C’est encore juridiquement possible. Le processus normal des primaires étant bouleversé, il appartiendrait à la Convention démocrate qui se tiendra à Chicago du 19 au 22 août de choisir le candidat démocrate à l’élection du 5 novembre. Dite alors « ouverte », elle serait souveraine en la matière, ce qui peut conduire à pas mal de dérapages étant donné sa désorganisation chronique et la présence d’activistes parmi les délégués. Le bourrage d’urnes n’est pas inconnu dans cet environnement tumultueux. Encore faut-il qu’il y ait un ou plusieurs candidats crédibles. Pour remplir cette condition, ils doivent bénéficier d’une reconnaissance nationale, ce qui réduit considérablement le nombre de noms. En effet, en moins de quatre mois, il est difficile, voire impossible, de se faire connaître dans un pays à la taille d’un continent où la politique reste avant tout locale.

Michelle Obama ou Antony Blinken ?
Un gouverneur peut être un parfait inconnu en dehors de son État. Je pense qu’il faut écarter les noms qui apparaissent souvent sur mon fil X de la part de mes compatriotes mais je peux me tromper : Michelle Obama et Antony Blinken. Michelle Obama a toujours nié vouloir entrer en politique. Il est vrai qu’elle se heurterait au racisme de beaucoup. On oublie que son mari est non seulement de mère blanche et de père kényan.

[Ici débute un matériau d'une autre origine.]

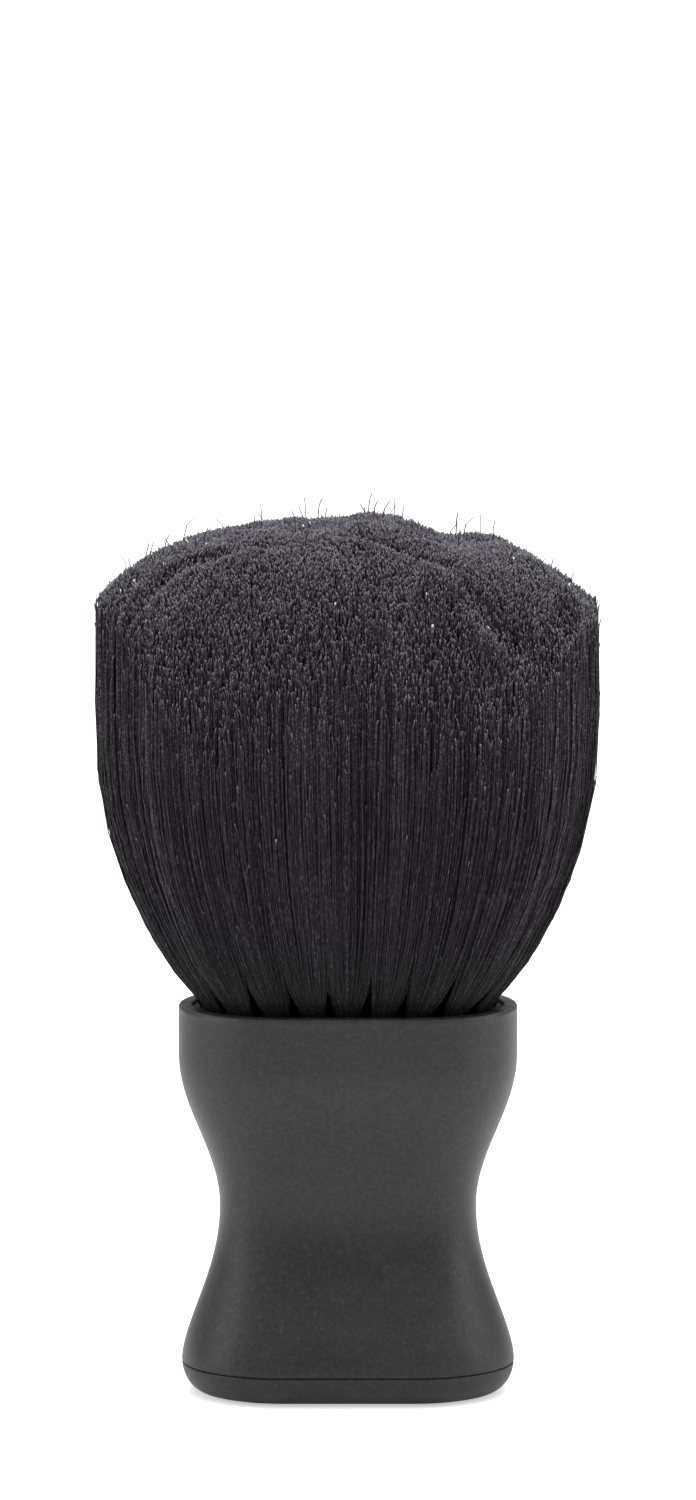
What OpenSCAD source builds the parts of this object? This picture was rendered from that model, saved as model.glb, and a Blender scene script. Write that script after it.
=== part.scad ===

En d’autres termes, par ses origines et par son éducation par sa mère et ses grands-parents maternels, il n’était pas identifié à une communauté africaine-américaine dont il n’a jamais partagé la vie et où on l’accusait d’ailleurs parfois d’être « noix de coco » – noir à l’extérieur et blanc à l’intérieur. Enfin, Michelle Obama est vue comme plus à gauche que son mari, ce qui pourrait lui aliéner les électeurs centristes.

Quant à Blinken, il est trop policé, trop technocrate, trop internationaliste pour un pays volontiers populiste qui élit un « commander-in-chief » et non un énarque. Alors qui reste-t-il ? La vice-présidente Kamala Harris évidemment, mais, comme je l’ai souvent expliqué, elle est généralement jugée avoir échoué à un poste, il est vrai ingrat. Elle serait maladroite et brutale. Par ailleurs, ancienne procureure générale de Californie à poigne, elle suscite l’hostilité de la gauche du parti.

Toujours est-il que je n’ai jamais rencontré un dirigeant démocrate qui soit son partisan. Cela étant, il arrive qu’il faille faire contre mauvaise fortune bon cœur. À part elle, deux noms de gouverneurs émergent particulièrement, Gavin Newsom, de Californie et Gretchen Whitmer, du Michigan. L’un et l’autre sont brillants. Le premier est moins inconnu que la seconde au plan national mais souffre de l’image d’une Californie que le reste du pays aime considérer comme l’État de tous les excès (impôts, réglementation, wokisme, insécurité, embouteillages). Ses habitants la fuiraient pour le Texas ou la Floride. Sa population est d’ailleurs en déclin.

Il serait difficile à Newsom, beau gosse de 56 ans à l’américaine, de se dépêtrer de cette image.a Whitmer, 43 ans, s’est fait un nom sur la défense de l’avortement et sur sa fermeté face aux milices d’extrême droite qui la menaçaient. Mais il est tard. Tard pour lever l’argent nécessaire (plus de 1 milliard de dollars !) et constituer les équipes ; tard pour se faire connaître. Les démocrates sont désormais confrontés à un scénario catastrophe dont ils peuvent peut-être encore se tirer honorablement. Encore doivent-ils agir très vite. Biden peut encore s’accrocher. Chaque jour perdu joue en faveur de Trump.